- Born: Roy Black 30 October 1927 London, England, UK
- Died: 28 December 2009 (aged 82) San Diego, California, USA
- Monuments: The Black Family Law Library, California Western School of Law
- Education: King William's College Trinity College, Dublin
- Employer: Electronic Rental Group Video Library Blockbuster LLC Major Minor Records
- Board member of: Blockbuster LLC Video Library California Western School of Law Mingei International Museum Granada Limited
- Relatives: The Right Honourable Baroness Oppenheim-Barnes, Privy Council of the United Kingdom The Right Honourable Phillip Oppenheim The Right Honourable Dame Jill Black Phil Solomon (music executive) of Major Minor Records Mervyn Solomon, founder of Emerald Music and Officer of the Most Excellent Order of the British Empire Sir Adolph Weiner of Viners Cutlery
- Awards: Honorary Juris Doctor, California Western School of Law Member of the Most Excellent Order of the British Empire

= Roy Keith Black =

British businessman (1927–2009)

Roy Black (30 October 1927 – 28 December 2009) was a British-born businessman, known for his work at Electronic Rentals Group, a UK public company during the 1960s in Dublin, Ireland specialising in television rentals. By 1970, ERG was the world's second largest Electronic Rental Company in the world with operations in 22 countries. From 1967 to 1973, ERG owned Gola and the Leisure Division was run by Alan Christopher Cowell MC along with companies like Camping Gaz Gola Sporting Goods.

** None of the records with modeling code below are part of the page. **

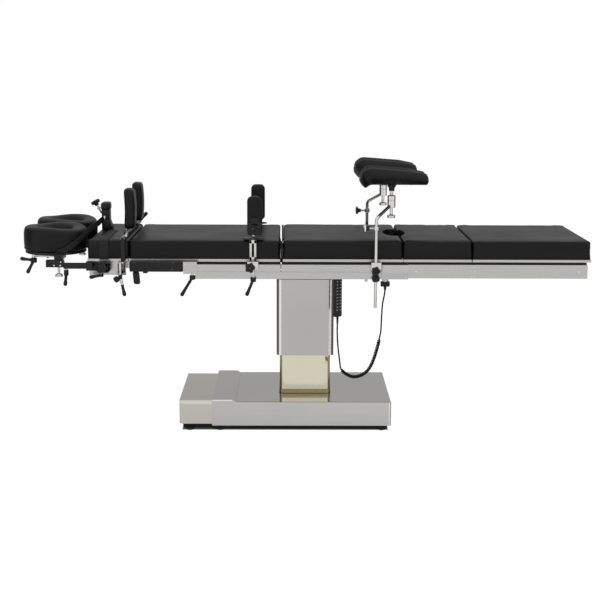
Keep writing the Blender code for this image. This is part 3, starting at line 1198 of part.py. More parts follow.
def build_head():
    board_x = (HEAD_END, HEAD_SPLIT - PAD_MEET - BOARD_INSET)
    shapes = [block(board_x, around(0, BOARD_HALF_WIDTH), (BOARD_FLOOR, BOARD_TOP))]
    cuts = []
    block_y = sum(RING_BLOCK_Y) / 2
    for sign in SIDES.values():
        plate_y = span(sign, HEAD_PLATE_Y)
        shapes.append(block(HEAD_PLATE_X, plate_y, (HEAD_PLATE_FLOOR, BOARD_FLOOR + WELD)))
        shapes.append(eye((HEAD_AXIS_X, HEAD_AXIS_Z), plate_y, HEAD_EYE_RADIUS))
        shapes.append(block((HEAD_PLATE_X[1] - WELD, HEAD_AXIS_X), plate_y,
                            around(HEAD_AXIS_Z, HEAD_EYE_RADIUS - WELD)))
        pin_y = span(sign, (STRINGER_Y[0] - WELD, HEAD_PLATE_Y[0] + WELD))
        shapes.append(bore((HEAD_AXIS_X, HEAD_AXIS_Z), pin_y, PIN_RADIUS))
        shapes.append(block((RING_BLOCK_X[1] - WELD, RING_BAR_END), span(sign, RING_BAR_Y), RING_BAR_Z))
        root = span(sign, (HEAD_PLATE_Y[0] + WELD, RING_BAR_Y[0] + WELD))
        shapes.append(block((RING_BAR_END - SPACER_LENGTH, RING_BAR_END), root, past(RING_BAR_Z, -WELD)))
        shapes.append(block(RING_BLOCK_X, span(sign, RING_BLOCK_Y), RING_BLOCK_Z))
        pivot_y = sign * block_y
        cuts.append(bar((RING_PIVOT_X, pivot_y, RING_BLOCK_Z[0] - OVERRUN),
                        (RING_PIVOT_X, pivot_y, RING_BLOCK_Z[1] + OVERRUN), PIN_RADIUS + RUNNING))
    make("head_frame", "head", STEEL, shapes, cuts)
    make("head_pad", "head", PAD_BLACK, [
        pad_between((HEAD_END, HEAD_SPLIT - PAD_MEET), (PAD_FLOOR, TOP_HEIGHT))])

    clamp_y = (HEAD_PLATE_Y[1] + GAP, STRAP_CLAMP_Y)
    make("strap_clamp", "head", PAINT, [
        block(STRAP_CLAMP_X, span(-1, clamp_y), (STRAP_CLAMP_Z[0], BOARD_FLOOR - GAP)),
        block(STRAP_CLAMP_X, span(-1, (BOARD_HALF_WIDTH + GAP, STRAP_CLAMP_Y)), STRAP_CLAMP_Z)])
    pivot = (STRAP_LEVER_X, -LEVER_Y, STRAP_CLAMP_Z[0] - LEVER_HUB[1] / 2)
    top = (STRAP_LEVER_X, -LEVER_Y, STRAP_CLAMP_Z[0] - GAP)
    make("strap_lever", "strap_lever", PAINT, [bar(top, pivot, LEVER_HUB[0])] + lever(pivot, STRAP_LEVER_TIP))

    floor = TOP_HEIGHT + GAP
    stem_top = POST_TOP - POST_EDGE
    stem = [(POST_X[0], floor), (POST_X[1] + POST_FOOT, floor), (POST_X[1], floor + POST_FOOT_HEIGHT),
            (POST_X[1], stem_top), (POST_X[0], stem_top)]
    cap_z = (POST_TOP - POST_CAP_HEIGHT, POST_TOP)
    make("head_post", "head", PLASTIC, [
        prism(stem, "Y", POST_Y),
        block(past(POST_X, POST_CAP_PROUD), past(POST_Y, POST_CAP_PROUD), cap_z, POST_CAP_EDGE)])
    start = knob_foot + knob_lean * LEVER_HUB[0]
    end = start + knob_lean * KNOB_STEM_LENGTH
    collar = start + knob_lean * KNOB_COLLAR[1] * 2
    make("post_knob", "post_knob", CHROME, [
        bar(start, end, KNOB_STEM_RADIUS),
        bar(collar, collar + knob_lean * KNOB_COLLAR[1], KNOB_COLLAR[0]),
        star(end, STAR_RADIUS * POST_STAR_SHARE, STAR_THICKNESS, knob_lean)])


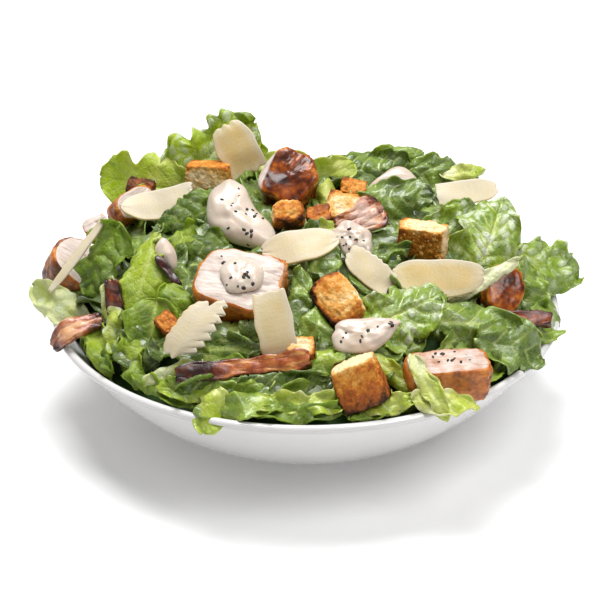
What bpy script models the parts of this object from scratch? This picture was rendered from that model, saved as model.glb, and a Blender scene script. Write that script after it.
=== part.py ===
# Chicken caesar salad heaped in a round white bowl.
# Lengths are metres. The bowl stands on z = 0, centred on the origin.
# The side the salad is served from faces -Y.
# Layout lengths below are millimetres, and heights there start at the rim.
import math
import random

import bmesh
import bpy
from mathutils import Matrix, Vector

MM = 0.001

# Bowl
RIM_RADIUS = 130 * MM
RIM_HEIGHT = 58 * MM
BASE_RADIUS = 52 * MM
WALL = 4.5 * MM
FLOOR = 5 * MM
WALL_POWER = 0.5
WALL_RINGS = 7
LIP_STEPS = 4
BOWL_STEPS = 40

# Heap of lettuce
HEAP_RADIUS = 126
HEAP_RISE = 34
HEAP_LEAN = 11
HEAP_POWER = 4
HEAP_EDGE = 124.2 * MM
CORE_GAP = 0.7 * MM
CORE_RINGS = 12
LEAF_THICK = 1.7 * MM
LEAF_WAVES = 8
LEAF_CUTS = (4, 2)

# Clearance between neighbours
GAP = 0.3 * MM

# Every piece has: at (x, y, height over the rim), face (compass angle and
# elevation of its upper side), spin (direction of its long axis on that side,
# 0 is to the right), and size (length, width, thickness).
CHICKEN = {
    "chicken_center": dict(at=(-30, -51, 28), face=(262, 62), spin=352, size=(46, 36, 26), torn=0.2),
    "chicken_left": dict(at=(-116, 5, 9), face=(322, 54), spin=292, size=(40, 28, 21), torn=0.3),
    "chicken_upper_left": dict(at=(-93, 48, 29), face=(318, 44), spin=6, size=(30, 16, 15), torn=0.1),
    "chicken_right_front": dict(at=(66, -98, 9), face=(270, 84), spin=4, size=(39, 20, 18), torn=0.05),
    "chicken_glazed": dict(at=(-8, 46, 44), face=(262, 50), spin=60, size=(32, 28, 22), torn=0.4),
    "chicken_right_dark": dict(at=(96, -33, 20), face=(290, 40), spin=60, size=(24, 20, 15), torn=0.2),
    "chicken_far_left": dict(at=(-110, 35, 23), face=(250, 60), spin=40, size=(15, 10, 9), torn=0.2),
}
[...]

He is the nephew of Sir Adolph Weiner of Viners Cutlery, who headed a prominent silversmith family in Sheffield and was knighted by the British monarchy. His wife, Maureen Black (née Peres) is the daughter of Harold Peres, legendary music producer and record distributor of Solomon and Peres, a UK and Northern Ireland based company which later was acquired by Decca Records. In 1986, The Independent Broadcasting Authority (IBA) invited private sector companies to apply for a new television franchise via satellite. In an attempt to win the bid and operate The Direct Broadcasting by Satellite System, Electronic Rentals Group was acquired by Granada Limited for an estimated £450M. The acquisition helped Granada Television to be awarded the fifteen-year franchise.

In 1978, Black with his adult son Anthony Black and family moved to Johannesburg, South Africa to help establish broadcasting throughout Southern Africa. In 1978, Black's ERG subsidiary, Vision Hire, along with King Sobhuza II of Swaziland, founded the Swaziland Television Broadcasting Corporation (STBC). From 1978 to 1979, the Swaziland Government positioned television satellites toward South Africa to provide anti-Apartheid broadcasting to South Africa. Black was considered a silent player in the fight against Apartheid. In 1983, the government of the Kingdom of Swaziland nationalised Black's privately owned company. The company had a monopoly in all television gadgets or equipment, as a result, the government also acquired and operated Vision Hire. With the change of the television station from STBC to STVA, the name of Vision Hire was changed to the Swaziland Television Authority Rentals (STAR).

==Later years==
In 1982, Black moved to San Diego, California, US, where he owned and operated Video Library, which later became known as Blockbuster Inc. In retirement, he served as a member of the board of directors of the Mingei International Museum and was California Western School of Law's chairman of the board of Trustees from 1991 to 1994, and continued to serve as chairman Emeritus. In 1995, he was awarded an Honorary Juris Doctor. Later that year, California Western School of Law opened the Black Family Law Library in his honour.

His wife, Maureen, is the cousin to Phil Solomon of Major Minor Records and Mervyn Solomon MBE, founder of Emerald Music. In 1970, Black and Solomon sold Major Minor Records to the EMI Group for a reported £10M. For many years, Black and the Solomon Brothers were among the largest shareholders of Decca Records.

In 1993, The London Times featured an article on Black, the Solomon brothers, and the Oppenheim family, discussing their influence and pioneering success in British politics and British Pop Culture for over 50 years. The Times described them as one of the most influential dynasties in Great Britain.